Bu doğrultuda hızla bir emsal değeri oluşacaktır. Yeşil binalar, yeşil olmayan emsallerine göre daha değerli ise bu, yeşil bina içindeki farklı ofisler veya konutlarla, bölgedeki yeşil olmayan ofisler veya konutlar arasındaki fiyat farkından tespit edilir ve böylece kolaylıkla değerleme raporuna yansır. Bu nedenle yeşil binaların nasıl değerleneceğine ve emsal değerlere dair özel bir hazırlık, özel bir yol haritası yapmamız gerekmiyor. Hazırlık yapmamız gereken konu, binaların nasıl yeşil bina sıfatı kazandığı, onları derecelendirmenin metodolojileri. Elbette bir de değerleme uzmanının bu konudaki algısının ve bilgi düzeyinin artması. Biz değerleme raporlarına bu hususları eklersek, sadece değerleme uzmanı değil, rapordan yararlanan herkes bu konunun farkına varır diye düşünüyoruz.

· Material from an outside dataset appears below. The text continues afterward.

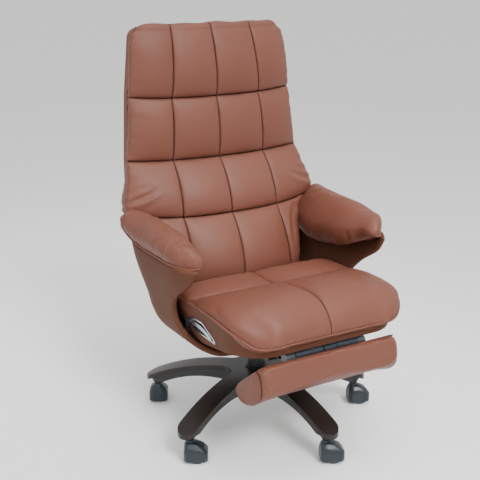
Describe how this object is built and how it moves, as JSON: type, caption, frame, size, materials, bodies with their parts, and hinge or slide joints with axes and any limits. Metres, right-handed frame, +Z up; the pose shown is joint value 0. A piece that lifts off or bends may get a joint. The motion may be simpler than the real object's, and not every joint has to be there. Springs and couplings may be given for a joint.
{
  "type": "reclining office chair with footrest",
  "caption": "Leather executive chair with a tufted high back that reclines with its arms, a star base on casters, and a padded footrest that slides out from under the seat and flips up.",
  "frame": {"origin": "on the floor, on the gas column's axis", "axes": "+Z up, the chair faces -Y, +X is the sitter's left"},
  "size_m": [0.7109, 0.7096, 1.154],
  "materials": {
    "leather": "soft semi-gloss, fine grain",
    "side_leather": "soft semi-gloss, fine grain",
    "chrome_trim": "polished plating",
    "plain_steel": "bright drawn steel",
    "tube_steel": "grey enamel",
    "black_steel": "black powder coat",
    "plywood": "raw moulded ply",
    "base_moulding": "satin moulded",
    "frame_plastic": "moulded nylon",
    "caster_plastic": "satin moulded nylon",
    "caster_tread": "moulded nylon",
    "hinge_plastic": "satin moulded"
  },
  "bodies": {
    "base": {"star_frame": "frame_plastic", "star_cover": "base_moulding", "caster_stems": "plain_steel", "stand_tube": "black_steel", "guide_bush": "frame_plastic", "thrust_bearing": "plain_steel"},
    "column_rod": {"piston_rod": "plain_steel", "rod_clip": "plain_steel"},
    "seat": {"pressure_tube": "black_steel", "chassis": "black_steel", "mounting_plate": "black_steel", "pivot_shaft": "plain_steel", "footrest_guides": "black_steel", "seat_pan": "plywood", "seat_fascia": "side_leather", "seat_cushion": "leather", "handle_bezel_right": "chrome_trim", "handle_bezel_left": "chrome_trim"},
    "back": {"back_bracket": "black_steel", "back_frame": "plywood", "back_cover": "side_leather", "back_cushion": "leather", "arm_shell_right": "side_leather", "arm_shell_left": "side_leather", "arm_pad_right": "leather", "arm_pad_left": "leather"},
    "gas_spring_body": {"spring_cylinder": "black_steel"},
    "gas_spring_rod": {"spring_rod": "plain_steel"},
    "footrest_carriage": {"slide_rails": "plain_steel", "cross_tube": "tube_steel"},
    "footrest": {"footrest_board": "side_leather", "footrest_pad": "leather", "hinge_plate_right": "hinge_plastic", "hinge_plate_left": "hinge_plastic", "latch_frame": "hinge_plastic"},
    "recline_lever": {"recline_paddle": "chrome_trim"},
    "lift_lever": {"lift_paddle": "chrome_trim"},
    "caster_1": {"caster_hood_1": "caster_plastic", "caster_axle_1": "plain_steel"},
    "wheel_1_right": {"caster_wheel_1_right": "caster_tread"},
    "wheel_1_left": {"caster_wheel_1_left": "caster_tread"},
    "caster_2": {"caster_hood_2": "caster_plastic", "caster_axle_2": "plain_steel"},
    "wheel_2_right": {"caster_wheel_2_right": "caster_tread"},
    "wheel_2_left": {"caster_wheel_2_left": "caster_tread"},
    "caster_3": {"caster_hood_3": "caster_plastic", "caster_axle_3": "plain_steel"},
    "wheel_3_right": {"caster_wheel_3_right": "caster_tread"},
    "wheel_3_left": {"caster_wheel_3_left": "caster_tread"},
    "caster_4": {"caster_hood_4": "caster_plastic", "caster_axle_4": "plain_steel"},
    "wheel_4_right": {"caster_wheel_4_right": "caster_tread"},
    "wheel_4_left": {"caster_wheel_4_left": "caster_tread"},
    "caster_5": {"caster_hood_5": "caster_plastic", "caster_axle_5": "plain_steel"},
    "wheel_5_right": {"caster_wheel_5_right": "caster_tread"},
    "wheel_5_left": {"caster_wheel_5_left": "caster_tread"}
  },
  "joints": [
    {"name": "column_swivel", "type": "hinge", "parent": "base", "child": "column_rod", "pos_m": [0, 0, 0.15], "axis": [0, 0, 1], "continuous": true},
    {"name": "seat_lift", "type": "slide", "parent": "column_rod", "child": "seat", "axis": [0, 0, 1], "range_m": [0, 0.08]},
    {"name": "recline", "type": "hinge", "parent": "seat", "child": "back", "pos_m": [0, -0.11, 0.31], "axis": [-1, 0, 0], "range_deg": [0, 35]},
    {"name": "spring_swing", "type": "hinge", "parent": "seat", "child": "gas_spring_body", "pos_m": [0.098, -0.155, 0.278], "axis": [-1, 0, 0], "range_deg": [0, 31]},
    {"name": "spring_stroke", "type": "slide", "parent": "gas_spring_body", "child": "gas_spring_rod", "axis": [0, 0.9845, 0.1754], "range_m": [-0.025, 0]},
    {"name": "footrest_slide", "type": "slide", "parent": "seat", "child": "footrest_carriage", "axis": [0, -1, 0], "range_m": [0, 0.2]},
    {"name": "footrest_flip", "type": "hinge", "parent": "footrest_carriage", "child": "footrest", "pos_m": [0, -0.34, 0.35], "axis": [-1, 0, 0], "range_deg": [0, 115.5]},
    {"name": "recline_pull", "type": "hinge", "parent": "seat", "child": "recline_lever", "pos_m": [-0.25331, -0.185, 0.37746], "axis": [0.9648, 0, 0.2631], "range_deg": [0, 3.5], "stiffness_Nm_per_rad": 1, "springref_deg": -3.44},
    {"name": "lift_pull", "type": "hinge", "parent": "seat", "child": "lift_lever", "pos_m": [0.25331, -0.185, 0.37746], "axis": [0.9648, 0, -0.2631], "range_deg": [0, 3.5], "stiffness_Nm_per_rad": 1, "springref_deg": -3.44},
    {"name": "caster_swivel_1", "type": "hinge", "parent": "base", "child": "caster_1", "pos_m": [0.16241, 0.27572, 0.06], "axis": [0, 0, 1], "continuous": true},
    {"name": "roll_1_right", "type": "hinge", "parent": "caster_1", "child": "wheel_1_right", "pos_m": [0.17973, 0.26572, 0.024], "axis": [0.5, 0.866, 0], "continuous": true},
    {"name": "roll_1_left", "type": "hinge", "parent": "caster_1", "child": "wheel_1_left", "pos_m": [0.17973, 0.26572, 0.024], "axis": [0.5, 0.866, 0], "continuous": true},
    {"name": "caster_swivel_2", "type": "hinge", "parent": "base", "child": "caster_2", "pos_m": [-0.21204, 0.23967, 0.06], "axis": [0, 0, 1], "continuous": true},
    {"name": "roll_2_right", "type": "hinge", "parent": "caster_2", "child": "wheel_2_right", "pos_m": [-0.20204, 0.25699, 0.024], "axis": [-0.866, 0.5, 0], "continuous": true},
    {"name": "roll_2_left", "type": "hinge", "parent": "caster_2", "child": "wheel_2_left", "pos_m": [-0.20204, 0.25699, 0.024], "axis": [-0.866, 0.5, 0], "continuous": true},
    {"name": "caster_swivel_3", "type": "hinge", "parent": "base", "child": "caster_3", "pos_m": [-0.29346, -0.1276, 0.06], "axis": [0, 0, 1], "continuous": true},
    {"name": "roll_3_right", "type": "hinge", "parent": "caster_3", "child": "wheel_3_right", "pos_m": [-0.27614, -0.1376, 0.024], "axis": [0.5, 0.866, 0], "continuous": true},
    {"name": "roll_3_left", "type": "hinge", "parent": "caster_3", "child": "wheel_3_left", "pos_m": [-0.27614, -0.1376, 0.024], "axis": [0.5, 0.866, 0], "continuous": true},
    {"name": "caster_swivel_4", "type": "hinge", "parent": "base", "child": "caster_4", "pos_m": [0.03067, -0.31853, 0.06], "axis": [0, 0, 1], "continuous": true},
    {"name": "roll_4_right", "type": "hinge", "parent": "caster_4", "child": "wheel_4_right", "pos_m": [0.0488, -0.32698, 0.024], "axis": [0.4226, 0.9063, 0], "continuous": true},
    {"name": "roll_4_left", "type": "hinge", "parent": "caster_4", "child": "wheel_4_left", "pos_m": [0.0488, -0.32698, 0.024], "axis": [0.4226, 0.9063, 0], "continuous": true},
    {"name": "caster_swivel_5", "type": "hinge", "parent": "base", "child": "caster_5", "pos_m": [0.31241, -0.06926, 0.06], "axis": [0, 0, 1], "continuous": true},
    {"name": "roll_5_right", "type": "hinge", "parent": "caster_5", "child": "wheel_5_right", "pos_m": [0.33121, -0.0761, 0.024], "axis": [0.342, 0.9397, 0], "continuous": true},
    {"name": "roll_5_left", "type": "hinge", "parent": "caster_5", "child": "wheel_5_left", "pos_m": [0.33121, -0.0761, 0.024], "axis": [0.342, 0.9397, 0], "continuous": true}
  ],
  "couplings": [
    {"joint": "spring_swing", "follows": "recline", "ratio": 0.826},
    {"joint": "spring_stroke", "follows": "recline", "m_per_rad": -0.0349},
    {"joint": "footrest_flip", "follows": "footrest_slide", "rad_per_m": 10.04}
  ]
}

Henüz ülkemizde “yeşil binalar” konusu çok yeni. Daha alacağımız çok yol var. Değerleme sürecinde ve genel olarak konuya verilen önemin artması, binaların sertifikasyon sürecinin gelişmesi gibi alanlarda ilerledikçe, bir yeşil binanın değerlemesinde, yeşil olmayan bir binanın değerlemesine göre daha somut, sayısal olarak ifade edilebilir fark ve veri elde edersek, bunu da düzenlemelerimize hemen yansıtmamız mümkün. Ya da tam tersi olarak, örneğin, enerji israfı yapan konutların değerinin düşük olduğunu net şekilde ortaya koyabilirsek, yine bu konu değerlemede hesaplara katılır. Ancak dediğim gibi, bunun raporlara tam olarak yansıması zaman isteyen bir süreç olacaktır. Türkiye’deki yeşil bina sayısının hatırı sayılır ölçüye ulaşmasıyla da konu daha fazla netleşecektir.